Okay, this is exactly what I get when I post (or forward) something I haven't Snoped first. In short, all BS. In length, below. Actually I find the debunking more interesting that the original. (Warning, quite lengthy.)
They also had lead cups and when they would drink their ale or whiskey. The combination would sometimes knock them out for a couple of days. They would be walking along the road and here would be someone knocked out and they thought they were dead. So they would pick them up and take them home and get them ready to bury. They realized if they were too slow about it, the person would wake up. Also, maybe not all of the people they were burying were dead. So they would lay them out on the kitchen table for a couple of days, the family would gather around and eat and drink and wait and see if they would wake up. That's where the custom of holding a "wake" came from.

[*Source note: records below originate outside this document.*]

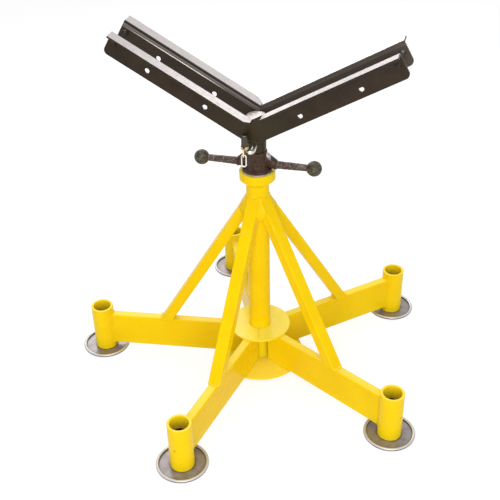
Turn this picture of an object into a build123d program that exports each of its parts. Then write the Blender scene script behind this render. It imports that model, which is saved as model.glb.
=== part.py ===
from build123d import *

import os
from math import cos, radians, sin, tan

os.makedirs("parts", exist_ok=True)

# A stand that holds a pipe at working height. Five legs carry a tube column, a hand nut on the
# column raises a keyed screw, and the screw carries a V head of two parallel rails.
# Origin: on the floor, under the column's axis. +X runs along the V head, +Z is up.

# Shared by all pieces
through = 1.0             # how far a cut runs past the face it opens
weld_gap = 0.2            # gap left round a tube where it is welded into a hole

# Base
leg_count = 5
leg_azimuth = 43.0        # first leg, in degrees from +X
foot_circle_radius = 469.0
leg_width = 25.4
leg_height = 101.6
leg_wall = 3.0
leg_corner = 4.0
leg_clearance = 17.0      # floor to the underside of a leg
leg_gap = 12.5            # column to the inner end of a leg

# Sockets and feet
socket_radius = 31.75
socket_wall = 7.0
socket_length = 140.5
socket_edge = 1.2         # rounding of a socket's upper rim
foot_radius = 68.5
foot_thickness = 2.5
foot_bead = 4.0           # radius of the rolled rim
stem_clearance = 0.3
stem_wall = 4.0
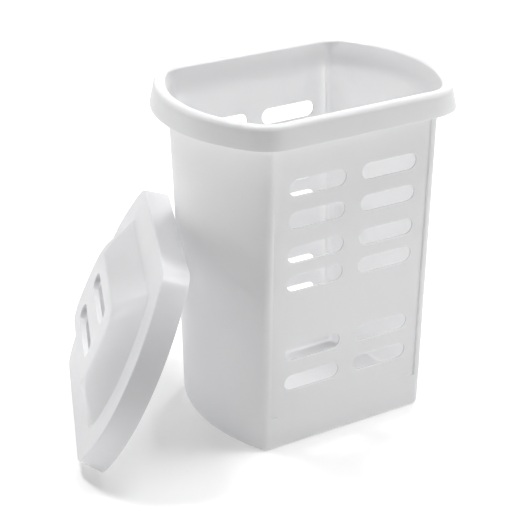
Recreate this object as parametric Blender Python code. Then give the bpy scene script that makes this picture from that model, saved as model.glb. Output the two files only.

Waking the dead is an ancient custom that extends around the world and has existed in Europe for at least the past thousand years. The term refers to the practice of watching over the corpse during the period between death and burial. Partly, this had to do with making sure someone was always around in case the corpse woke up (see our Buried Alive page for numerous stories about premature interments), but the watchers were also there to make sure household animals and assorted vermin were kept off the deceased.
Some so feared the possibility of live burial that they left instructions for special tests to be performed on their bodies to make sure they were actually dead. Surgical incisions, the application of boiling hot liquids, touching red-hot irons to their flesh, stabbing them through the heart, or even decapitation were all specified at different times as a way of making sure these people didn't wake up six feet under.
Since England is so old and small they started running out of places to bury people. So they started digging up some coffins and would take their bones to a house and re-use the grave.
Burying the dead in previously-used graves happened with some frequency throughout Europe, both before, during, and after the 1600s. It didn't have to do with any particular country being too small to hold all the dead bodies, though — it had to do with the shortage of space in established cemeteries. The family of the deceased would habitually look to inter the loved one in the graveyard attached to their parish and, like any other piece of land, graveyards were finite — they could only be used to house so many before they filled up and older tenants had to be moved out.
Sometimes remains were dug up, and sometimes what was left was pushed aside, with the newcomer loaded in on top of whoever was already there. Most folks accepted this practice, provided the old bones remained near the church. When bones were disinterred, they were taken to a charnel house, in a process termed second burial.
English common law states a grave is held only temporarily (not owned) and its use terminated "with the dissolution of the body." Grave inhabitants are granted "the right of appropriation of the soil to the body interred therein until its remains shall have so mingled with the earth as to have destroyed its identity." In other words, once you're bones, you've lost your rights.
Modern cemeteries in many countries routinely rent graves for two to thirty years. At the end of that period, the bones are disinterred and reburied in accordance with that country's cemetery laws. Vancouver, BC, successfully uses a 30-year-renewable lease for its graves. In London, England, the wealthy have for many years obtained 99-year leases on their graves in prestigious cemeteries. (Graves for purchase, though, are scarce.)
They started opening these coffins and found some had scratch marks on the inside. One out of 25 coffins were that way . . .
Scratch marks have been found on the inside of some coffins and tombs. Our Buried Alive page details some cases of this. Such marks, however, were a relatively rare find, certainly nothing on a level even remotely approaching the "one out of 25" figure given in the e-mail.
. . . and they realized they had still been burying people alive. So they thought they would tie a string on their wrist and lead it through the coffin and up through the ground and tie it to a bell. Someone would have to sit out in the graveyard all night to listen for the bell.
Premature burial signalling devices only came into fashion in the 19th century; they weren't around in the 15th. Some of these 19th century coffins blew whistles and raised flags if their inhabitants awoke from their dirt naps. (Once again, our Buried Alive page provides information about a number of these devices, including ones available in modern times.)
That is how the saying "graveyard shift" was made.
The earliest documented use of the phrase graveyard shift comes from a 1907 Collier's Magazine. However, graveyard watch was noted in 1895, with that term referring to a shipboard watch beginning at midnight and lasting usually four hours.
If the bell would ring they would know that someone was "saved by the bell" or he was a "dead ringer".
Saved by the bell is a 1930s term from the world of boxing, where a beleaguered fighter being counted out would have his fate delayed by the ringing of the bell to signify the end of the round. Need we mention that although fisticuffs were around in the 1500s, the practice of ringing a bell to end a round wasn't?
Likewise, dead ringer has nothing to do with the prematurely buried signalling their predicament to those still above ground — the term means an exact double, not someone buried alive. Dead ringer was first used in the late 19th century, with ringer referring to someone's physical double and dead meaning "absolute" (as in dead heat and dead right).
A ringer was a better horse swapped into a race in place of a nag. These horses would have to resemble each other well enough to fool the naked eye, hence how the term came to mean an exact double.
-frolix
Setting records straight whenever possible.